• **DATA SECTION**:
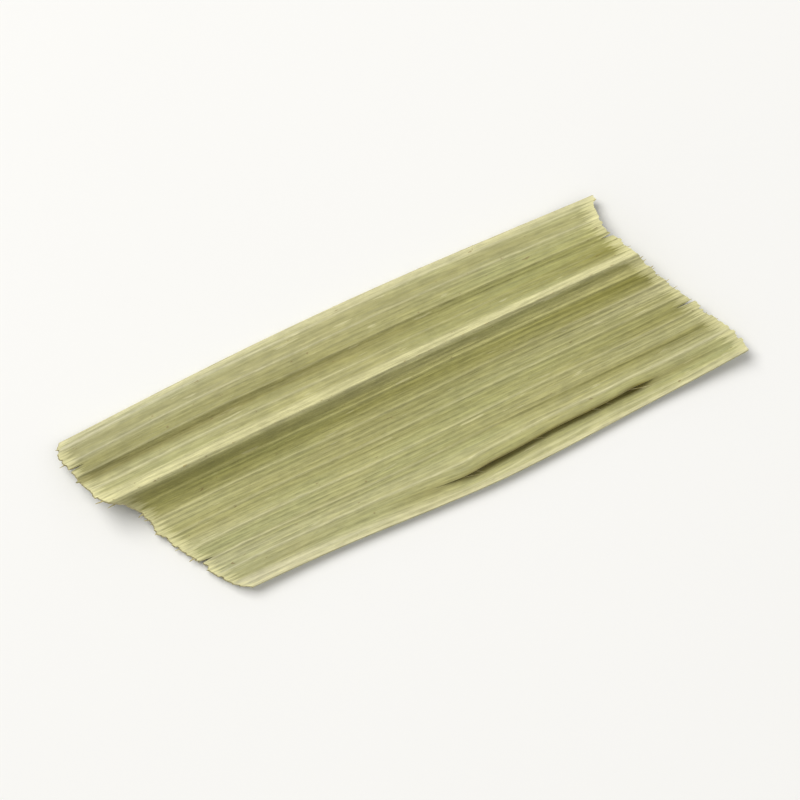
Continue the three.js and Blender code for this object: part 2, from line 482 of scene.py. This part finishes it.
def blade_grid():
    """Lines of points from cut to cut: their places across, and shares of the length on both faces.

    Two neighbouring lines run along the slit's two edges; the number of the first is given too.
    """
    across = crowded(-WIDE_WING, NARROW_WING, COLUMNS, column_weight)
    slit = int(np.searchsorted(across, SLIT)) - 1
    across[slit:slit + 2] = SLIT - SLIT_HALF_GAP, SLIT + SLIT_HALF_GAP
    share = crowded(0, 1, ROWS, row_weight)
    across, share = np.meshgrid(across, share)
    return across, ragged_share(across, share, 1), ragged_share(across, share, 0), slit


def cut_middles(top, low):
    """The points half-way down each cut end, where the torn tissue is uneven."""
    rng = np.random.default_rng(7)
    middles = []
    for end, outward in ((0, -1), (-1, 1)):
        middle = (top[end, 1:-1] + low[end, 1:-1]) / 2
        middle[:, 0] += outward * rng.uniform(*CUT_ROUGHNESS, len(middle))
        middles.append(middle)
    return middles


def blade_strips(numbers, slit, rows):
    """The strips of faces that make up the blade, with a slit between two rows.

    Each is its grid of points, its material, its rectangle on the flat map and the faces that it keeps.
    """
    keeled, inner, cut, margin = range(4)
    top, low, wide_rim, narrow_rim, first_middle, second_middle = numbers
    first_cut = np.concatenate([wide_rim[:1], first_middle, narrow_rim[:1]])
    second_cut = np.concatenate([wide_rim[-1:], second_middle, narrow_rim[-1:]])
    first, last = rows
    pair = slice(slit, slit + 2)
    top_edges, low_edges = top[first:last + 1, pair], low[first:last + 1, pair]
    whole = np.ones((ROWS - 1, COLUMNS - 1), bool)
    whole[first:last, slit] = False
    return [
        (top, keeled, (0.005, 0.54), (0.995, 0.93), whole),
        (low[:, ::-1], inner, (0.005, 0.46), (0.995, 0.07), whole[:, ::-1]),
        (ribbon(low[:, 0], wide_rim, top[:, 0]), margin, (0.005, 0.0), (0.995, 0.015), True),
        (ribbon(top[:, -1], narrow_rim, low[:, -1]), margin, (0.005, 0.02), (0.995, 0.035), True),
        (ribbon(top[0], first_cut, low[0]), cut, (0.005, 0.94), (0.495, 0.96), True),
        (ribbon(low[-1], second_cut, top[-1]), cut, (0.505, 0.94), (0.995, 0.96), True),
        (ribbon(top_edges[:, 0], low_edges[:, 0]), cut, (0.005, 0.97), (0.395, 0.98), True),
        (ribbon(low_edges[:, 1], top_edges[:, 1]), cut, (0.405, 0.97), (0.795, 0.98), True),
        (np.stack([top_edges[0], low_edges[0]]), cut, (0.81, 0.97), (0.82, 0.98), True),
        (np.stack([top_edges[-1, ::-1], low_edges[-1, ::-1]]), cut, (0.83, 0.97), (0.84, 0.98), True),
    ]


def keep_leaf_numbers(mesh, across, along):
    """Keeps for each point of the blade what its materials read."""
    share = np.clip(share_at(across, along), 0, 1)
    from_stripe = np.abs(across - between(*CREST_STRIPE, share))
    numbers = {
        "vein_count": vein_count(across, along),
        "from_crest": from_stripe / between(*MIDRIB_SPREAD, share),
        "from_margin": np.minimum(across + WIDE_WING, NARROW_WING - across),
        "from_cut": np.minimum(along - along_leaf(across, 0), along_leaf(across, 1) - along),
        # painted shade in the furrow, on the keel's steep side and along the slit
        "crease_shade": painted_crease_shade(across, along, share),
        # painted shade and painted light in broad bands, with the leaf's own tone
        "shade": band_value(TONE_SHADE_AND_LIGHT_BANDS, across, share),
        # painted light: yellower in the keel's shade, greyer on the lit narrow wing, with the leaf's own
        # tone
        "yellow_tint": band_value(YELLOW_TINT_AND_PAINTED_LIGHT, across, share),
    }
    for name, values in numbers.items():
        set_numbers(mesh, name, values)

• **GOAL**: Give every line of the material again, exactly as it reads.

• **FINISHED EXERCISE**:
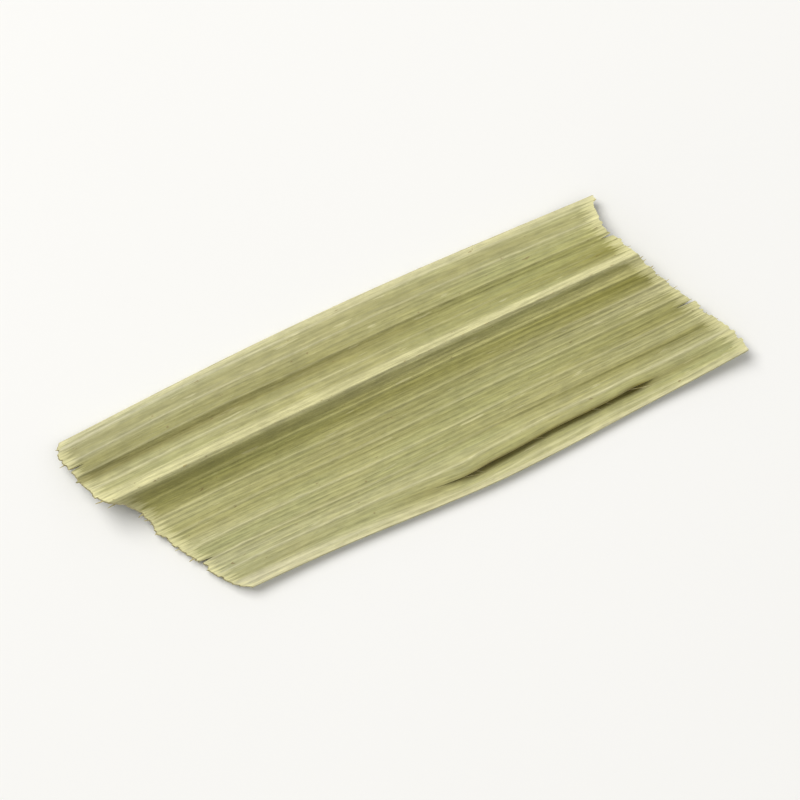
Continue the three.js and Blender code for this object: part 2, from line 482 of scene.py. This part finishes it.
def blade_grid():
    """Lines of points from cut to cut: their places across, and shares of the length on both faces.

    Two neighbouring lines run along the slit's two edges; the number of the first is given too.
    """
    across = crowded(-WIDE_WING, NARROW_WING, COLUMNS, column_weight)
    slit = int(np.searchsorted(across, SLIT)) - 1
    across[slit:slit + 2] = SLIT - SLIT_HALF_GAP, SLIT + SLIT_HALF_GAP
    share = crowded(0, 1, ROWS, row_weight)
    across, share = np.meshgrid(across, share)
    return across, ragged_share(across, share, 1), ragged_share(across, share, 0), slit


def cut_middles(top, low):
    """The points half-way down each cut end, where the torn tissue is uneven."""
    rng = np.random.default_rng(7)
    middles = []
    for end, outward in ((0, -1), (-1, 1)):
        middle = (top[end, 1:-1] + low[end, 1:-1]) / 2
        middle[:, 0] += outward * rng.uniform(*CUT_ROUGHNESS, len(middle))
        middles.append(middle)
    return middles


def blade_strips(numbers, slit, rows):
    """The strips of faces that make up the blade, with a slit between two rows.

    Each is its grid of points, its material, its rectangle on the flat map and the faces that it keeps.
    """
    keeled, inner, cut, margin = range(4)
    top, low, wide_rim, narrow_rim, first_middle, second_middle = numbers
    first_cut = np.concatenate([wide_rim[:1], first_middle, narrow_rim[:1]])
    second_cut = np.concatenate([wide_rim[-1:], second_middle, narrow_rim[-1:]])
    first, last = rows
    pair = slice(slit, slit + 2)
    top_edges, low_edges = top[first:last + 1, pair], low[first:last + 1, pair]
    whole = np.ones((ROWS - 1, COLUMNS - 1), bool)
    whole[first:last, slit] = False
    return [
        (top, keeled, (0.005, 0.54), (0.995, 0.93), whole),
        (low[:, ::-1], inner, (0.005, 0.46), (0.995, 0.07), whole[:, ::-1]),
        (ribbon(low[:, 0], wide_rim, top[:, 0]), margin, (0.005, 0.0), (0.995, 0.015), True),
        (ribbon(top[:, -1], narrow_rim, low[:, -1]), margin, (0.005, 0.02), (0.995, 0.035), True),
        (ribbon(top[0], first_cut, low[0]), cut, (0.005, 0.94), (0.495, 0.96), True),
        (ribbon(low[-1], second_cut, top[-1]), cut, (0.505, 0.94), (0.995, 0.96), True),
        (ribbon(top_edges[:, 0], low_edges[:, 0]), cut, (0.005, 0.97), (0.395, 0.98), True),
        (ribbon(low_edges[:, 1], top_edges[:, 1]), cut, (0.405, 0.97), (0.795, 0.98), True),
        (np.stack([top_edges[0], low_edges[0]]), cut, (0.81, 0.97), (0.82, 0.98), True),
        (np.stack([top_edges[-1, ::-1], low_edges[-1, ::-1]]), cut, (0.83, 0.97), (0.84, 0.98), True),
    ]


def keep_leaf_numbers(mesh, across, along):
    """Keeps for each point of the blade what its materials read."""
    share = np.clip(share_at(across, along), 0, 1)
    from_stripe = np.abs(across - between(*CREST_STRIPE, share))
    numbers = {
        "vein_count": vein_count(across, along),
        "from_crest": from_stripe / between(*MIDRIB_SPREAD, share),
        "from_margin": np.minimum(across + WIDE_WING, NARROW_WING - across),
        "from_cut": np.minimum(along - along_leaf(across, 0), along_leaf(across, 1) - along),
        # painted shade in the furrow, on the keel's steep side and along the slit
        "crease_shade": painted_crease_shade(across, along, share),
        # painted shade and painted light in broad bands, with the leaf's own tone
        "shade": band_value(TONE_SHADE_AND_LIGHT_BANDS, across, share),
        # painted light: yellower in the keel's shade, greyer on the lit narrow wing, with the leaf's own
        # tone
        "yellow_tint": band_value(YELLOW_TINT_AND_PAINTED_LIGHT, across, share),
    }
    for name, values in numbers.items():
        set_numbers(mesh, name, values)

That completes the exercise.